▶ [Available data]:
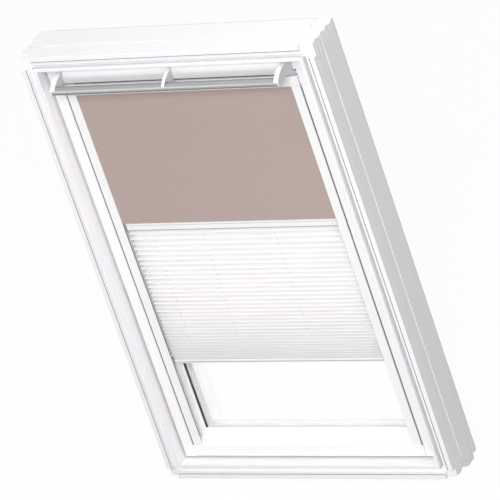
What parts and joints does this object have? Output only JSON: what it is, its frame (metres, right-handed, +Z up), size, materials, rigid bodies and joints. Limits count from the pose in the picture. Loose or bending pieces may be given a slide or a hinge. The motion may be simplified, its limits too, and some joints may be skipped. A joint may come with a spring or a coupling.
{
  "type": "skylight window blind",
  "caption": "Centre-pivot roof window in white wood with a ventilation flap and control bar, fitted with a roller blackout cloth above a pleated cloth in side rails.",
  "frame": {"origin": "centre of the sill's bottom face, midway through the window's depth", "axes": "+X to the right seen from the room, +Y from the room to the outside, +Z up the window from sill to head"},
  "size_m": [0.78, 0.1631, 1.189],
  "materials": {
    "white_lacquered_pine": "satin white lacquer on laminated pine",
    "white_plastic": "smooth white moulded plastic",
    "white_coated_aluminium": "white powder coat on extruded aluminium",
    "grey_coated_aluminium": "dark grey coil coat on folded aluminium",
    "anodised_aluminium": "satin clear anodised drawn tube",
    "light_grey_plastic": "fine-textured moulded plastic",
    "zinc_plated_steel": "zinc-plated pressed steel",
    "black_rubber": "matt extruded seal",
    "clear_glass": "clear float glass",
    "taupe_blackout_cloth": "fine plain weave with a light-tight back",
    "white_pleated_cloth": "thin translucent pleated polyester",
    "filter_fleece": "open polyester fleece"
  },
  "bodies": {
    "frame": {"frame_left": "white_lacquered_pine", "frame_right": "white_lacquered_pine", "frame_top": "white_lacquered_pine", "frame_bottom": "white_lacquered_pine", "lining_trim_left": "white_plastic", "lining_trim_right": "white_plastic", "lining_trim_top": "white_plastic", "lining_trim_bottom": "white_plastic", "frame_cover_left": "grey_coated_aluminium", "frame_cover_right": "grey_coated_aluminium", "frame_cover_top": "grey_coated_aluminium", "frame_cover_bottom": "grey_coated_aluminium", "pivot_pin_left": "zinc_plated_steel", "pivot_pin_right": "zinc_plated_steel", "gap_seal_upper": "black_rubber", "gap_seal_lower": "black_rubber", "lock_striker": "zinc_plated_steel"},
    "sash": {"sash_stile_left": "white_lacquered_pine", "sash_stile_right": "white_lacquered_pine", "sash_head": "white_lacquered_pine", "sash_sill": "white_lacquered_pine", "glass_inner_pane": "clear_glass", "glass_outer_pane": "clear_glass", "glass_spacer": "light_grey_plastic", "glazing_gasket": "black_rubber", "sash_cover_left": "grey_coated_aluminium", "sash_cover_right": "grey_coated_aluminium", "sash_cover_top": "grey_coated_aluminium", "sash_cover_bottom": "grey_coated_aluminium", "pivot_plate_left": "zinc_plated_steel", "pivot_plate_right": "zinc_plated_steel", "lock_case": "zinc_plated_steel", "lock_faceplate": "zinc_plated_steel", "vent_filter": "filter_fleece", "guide_rail_left": "white_coated_aluminium", "guide_rail_right": "white_coated_aluminium", "cassette": "white_coated_aluminium", "cassette_cap_left": "white_plastic", "cassette_cap_right": "white_plastic"},
    "flap": {"vent_flap": "light_grey_plastic", "bar_arm_left": "white_plastic", "bar_arm_right": "white_plastic", "bar_arm_middle": "white_plastic", "control_bar": "anodised_aluminium"},
    "latch": {"latch": "zinc_plated_steel"},
    "roller": {"roller_tube": "anodised_aluminium", "rolled_cloth": "taupe_blackout_cloth", "roller_plug_left": "light_grey_plastic", "roller_plug_right": "light_grey_plastic"},
    "middle_bars": {"blackout_cloth": "taupe_blackout_cloth", "blackout_bar": "white_coated_aluminium", "pleat_top_bar": "white_coated_aluminium", "middle_slider_left": "light_grey_plastic", "middle_slider_right": "light_grey_plastic", "pleated_cloth": "white_pleated_cloth"},
    "lower_bar": {"pleat_bottom_bar": "white_coated_aluminium", "lower_slider_left": "light_grey_plastic", "lower_slider_right": "light_grey_plastic"}
  },
  "joints": [
    {"name": "sash_pivot", "type": "hinge", "parent": "frame", "child": "sash", "pos_m": [0, 0.00035, 0.589], "axis": [1, 0, 0], "range_deg": [0, 160]},
    {"name": "flap_tilt", "type": "hinge", "parent": "sash", "child": "flap", "pos_m": [0, -0.02865, 1.092], "axis": [1, 0, 0], "range_deg": [0, 25]},
    {"name": "latch_slide", "type": "slide", "parent": "sash", "child": "latch", "axis": [0, 0, 1], "range_m": [-0.0085, 0]},
    {"name": "blackout_slide", "type": "slide", "parent": "sash", "child": "middle_bars", "axis": [0, 0, 1], "range_m": [0, 0.345], "deforming": ["blackout_cloth"]},
    {"name": "roller_spin", "type": "hinge", "parent": "sash", "child": "roller", "pos_m": [0, -0.02035, 1.0705], "axis": [1, 0, 0], "range_deg": [-2090, 0]},
    {"name": "pleat_slide", "type": "slide", "parent": "middle_bars", "child": "lower_bar", "axis": [0, 0, 1], "range_m": [-0.215, 0.31], "deforming": ["pleated_cloth"]}
  ],
  "couplings": [
    {"joint": "latch_slide", "follows": "flap_tilt", "m_per_rad": -0.018},
    {"joint": "roller_spin", "follows": "blackout_slide", "rad_per_m": -105}
  ]
}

▶ [Problem statement]:
Write the listing out again, exactly as it reads.

▶ [Answer in full]:
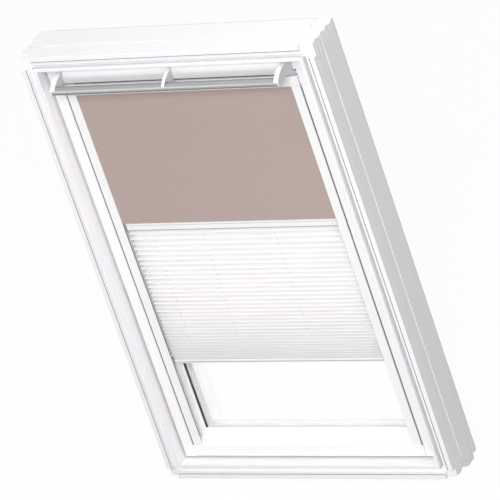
What parts and joints does this object have? Output only JSON: what it is, its frame (metres, right-handed, +Z up), size, materials, rigid bodies and joints. Limits count from the pose in the picture. Loose or bending pieces may be given a slide or a hinge. The motion may be simplified, its limits too, and some joints may be skipped. A joint may come with a spring or a coupling.
{
  "type": "skylight window blind",
  "caption": "Centre-pivot roof window in white wood with a ventilation flap and control bar, fitted with a roller blackout cloth above a pleated cloth in side rails.",
  "frame": {"origin": "centre of the sill's bottom face, midway through the window's depth", "axes": "+X to the right seen from the room, +Y from the room to the outside, +Z up the window from sill to head"},
  "size_m": [0.78, 0.1631, 1.189],
  "materials": {
    "white_lacquered_pine": "satin white lacquer on laminated pine",
    "white_plastic": "smooth white moulded plastic",
    "white_coated_aluminium": "white powder coat on extruded aluminium",
    "grey_coated_aluminium": "dark grey coil coat on folded aluminium",
    "anodised_aluminium": "satin clear anodised drawn tube",
    "light_grey_plastic": "fine-textured moulded plastic",
    "zinc_plated_steel": "zinc-plated pressed steel",
    "black_rubber": "matt extruded seal",
    "clear_glass": "clear float glass",
    "taupe_blackout_cloth": "fine plain weave with a light-tight back",
    "white_pleated_cloth": "thin translucent pleated polyester",
    "filter_fleece": "open polyester fleece"
  },
  "bodies": {
    "frame": {"frame_left": "white_lacquered_pine", "frame_right": "white_lacquered_pine", "frame_top": "white_lacquered_pine", "frame_bottom": "white_lacquered_pine", "lining_trim_left": "white_plastic", "lining_trim_right": "white_plastic", "lining_trim_top": "white_plastic", "lining_trim_bottom": "white_plastic", "frame_cover_left": "grey_coated_aluminium", "frame_cover_right": "grey_coated_aluminium", "frame_cover_top": "grey_coated_aluminium", "frame_cover_bottom": "grey_coated_aluminium", "pivot_pin_left": "zinc_plated_steel", "pivot_pin_right": "zinc_plated_steel", "gap_seal_upper": "black_rubber", "gap_seal_lower": "black_rubber", "lock_striker": "zinc_plated_steel"},
    "sash": {"sash_stile_left": "white_lacquered_pine", "sash_stile_right": "white_lacquered_pine", "sash_head": "white_lacquered_pine", "sash_sill": "white_lacquered_pine", "glass_inner_pane": "clear_glass", "glass_outer_pane": "clear_glass", "glass_spacer": "light_grey_plastic", "glazing_gasket": "black_rubber", "sash_cover_left": "grey_coated_aluminium", "sash_cover_right": "grey_coated_aluminium", "sash_cover_top": "grey_coated_aluminium", "sash_cover_bottom": "grey_coated_aluminium", "pivot_plate_left": "zinc_plated_steel", "pivot_plate_right": "zinc_plated_steel", "lock_case": "zinc_plated_steel", "lock_faceplate": "zinc_plated_steel", "vent_filter": "filter_fleece", "guide_rail_left": "white_coated_aluminium", "guide_rail_right": "white_coated_aluminium", "cassette": "white_coated_aluminium", "cassette_cap_left": "white_plastic", "cassette_cap_right": "white_plastic"},
    "flap": {"vent_flap": "light_grey_plastic", "bar_arm_left": "white_plastic", "bar_arm_right": "white_plastic", "bar_arm_middle": "white_plastic", "control_bar": "anodised_aluminium"},
    "latch": {"latch": "zinc_plated_steel"},
    "roller": {"roller_tube": "anodised_aluminium", "rolled_cloth": "taupe_blackout_cloth", "roller_plug_left": "light_grey_plastic", "roller_plug_right": "light_grey_plastic"},
    "middle_bars": {"blackout_cloth": "taupe_blackout_cloth", "blackout_bar": "white_coated_aluminium", "pleat_top_bar": "white_coated_aluminium", "middle_slider_left": "light_grey_plastic", "middle_slider_right": "light_grey_plastic", "pleated_cloth": "white_pleated_cloth"},
    "lower_bar": {"pleat_bottom_bar": "white_coated_aluminium", "lower_slider_left": "light_grey_plastic", "lower_slider_right": "light_grey_plastic"}
  },
  "joints": [
    {"name": "sash_pivot", "type": "hinge", "parent": "frame", "child": "sash", "pos_m": [0, 0.00035, 0.589], "axis": [1, 0, 0], "range_deg": [0, 160]},
    {"name": "flap_tilt", "type": "hinge", "parent": "sash", "child": "flap", "pos_m": [0, -0.02865, 1.092], "axis": [1, 0, 0], "range_deg": [0, 25]},
    {"name": "latch_slide", "type": "slide", "parent": "sash", "child": "latch", "axis": [0, 0, 1], "range_m": [-0.0085, 0]},
    {"name": "blackout_slide", "type": "slide", "parent": "sash", "child": "middle_bars", "axis": [0, 0, 1], "range_m": [0, 0.345], "deforming": ["blackout_cloth"]},
    {"name": "roller_spin", "type": "hinge", "parent": "sash", "child": "roller", "pos_m": [0, -0.02035, 1.0705], "axis": [1, 0, 0], "range_deg": [-2090, 0]},
    {"name": "pleat_slide", "type": "slide", "parent": "middle_bars", "child": "lower_bar", "axis": [0, 0, 1], "range_m": [-0.215, 0.31], "deforming": ["pleated_cloth"]}
  ],
  "couplings": [
    {"joint": "latch_slide", "follows": "flap_tilt", "m_per_rad": -0.018},
    {"joint": "roller_spin", "follows": "blackout_slide", "rad_per_m": -105}
  ]
}